Condivido di conseguenza l’opinione espressa anche da Barbara Berlusconi in una intervista secondo cui la vita privata di chi ha responsabilità pubbliche non è più privata ma è pubblica; e penso - sicuramente in contrasto con quel che pensa lo stesso Berlusconi - che non si possa invocare per chi svolge un ruolo pubblico lo stesso diritto integrale alla privacy di cui gode il normale cittadino. Ma riconosco anche che tutto ciò costituisce materia di discussione e scontro politico e in quello scontro so da che parte stare.
Ma qui, gentile direttore, sta accadendo qualcosa di subdolo e coperto da camuffamenti ipocriti: vedo diffondersi infatti l’uso di un’arma impropria, un piede di porco impugnato da una parte dell’opposizione che pensa di cavalcare i fatti di Tunisi e del Cairo e che consiste nel far credere che si stia combattendo non una battaglia politica, ma la tirannide che segue una democrazia morta o mai nata. Questo trucco è non soltanto l’espressione di un falso, ma nasconde una minaccia: di sicuro (e non da oggi) la nostra democrazia mostra crepe, ma è ben viva. Recitare in piazza l’happening in cui si finge di abbattere il tiranno, è sia una scorciatoia che una mascalzonata: non tanto nei confronti di Berlusconi, ma del Parlamento e della Costituzione.

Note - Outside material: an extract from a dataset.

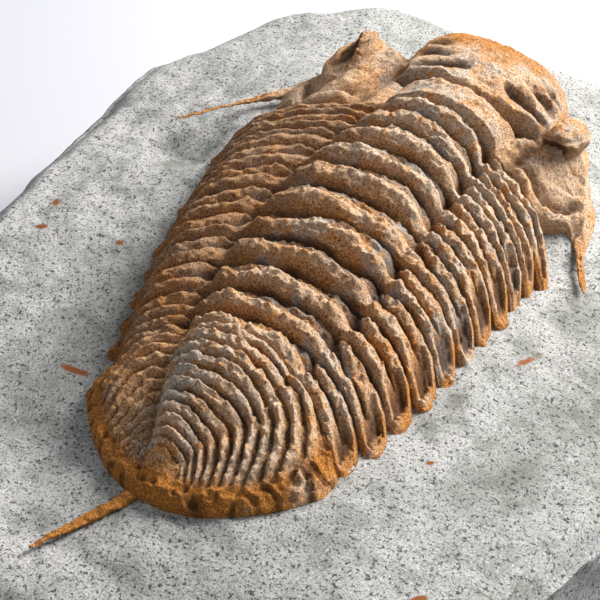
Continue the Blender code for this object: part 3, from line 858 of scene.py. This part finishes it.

Quel che si vede in questi giorni è una copia posticcia dell’onda lunga egiziana da cui parte l’urlo «dimettiti!» che nelle intenzioni dovrebbe rovesciare Berlusconi alla maniera in cui è stato abbattuto Mubarak, come se il presidente del Consiglio italiano (che non soltanto è stato regolarmente eletto, ma anche regolarmente battuto per due volte nel 1996 e nel 2006) fosse assimilabile a un rais, a un caudillo, a un hombre fuerte alla vodka. Questo comportamento non ha a che vedere con la lotta politica contro Berlusconi, ma con la negazione della democrazia, premessa indispensabile per sostenere che c’è un tiranno da abbattere costringendolo alle dimissioni fuori dal contesto politico. Mentre Hosni Mubarak parte da Sharm el-Sheik per destinazione ignota, si sente crescere lo starnazzo dei Fratelli Musulmani dal Cairo ma anche di quelli «de noantri» e io francamente non vorrei fra i piedi alcun Fratello Musulmano a Roma e neanche al Cairo. Cercare di ottenere la caduta politica di Berlusconi con armi che non sono della politica ma che appartengono ad altre funzioni, come la magistratura, significa accoltellare la democrazia e ridurre in carta straccia il principio di rappresentanza.
Giovedì sera ad Annozero Nichi Vendola ricordava che Berlusconi occupa il suo ufficio di capo del governo per essere riuscito a «vendere un sogno agli italiani» i quali per questo e almeno finora gli hanno affidato la delega di un consenso perfettamente legittimo e democratico. E questo mi sembra un dato di fatto, sia che piaccia sia che non piaccia l’attuale presidente del Consiglio.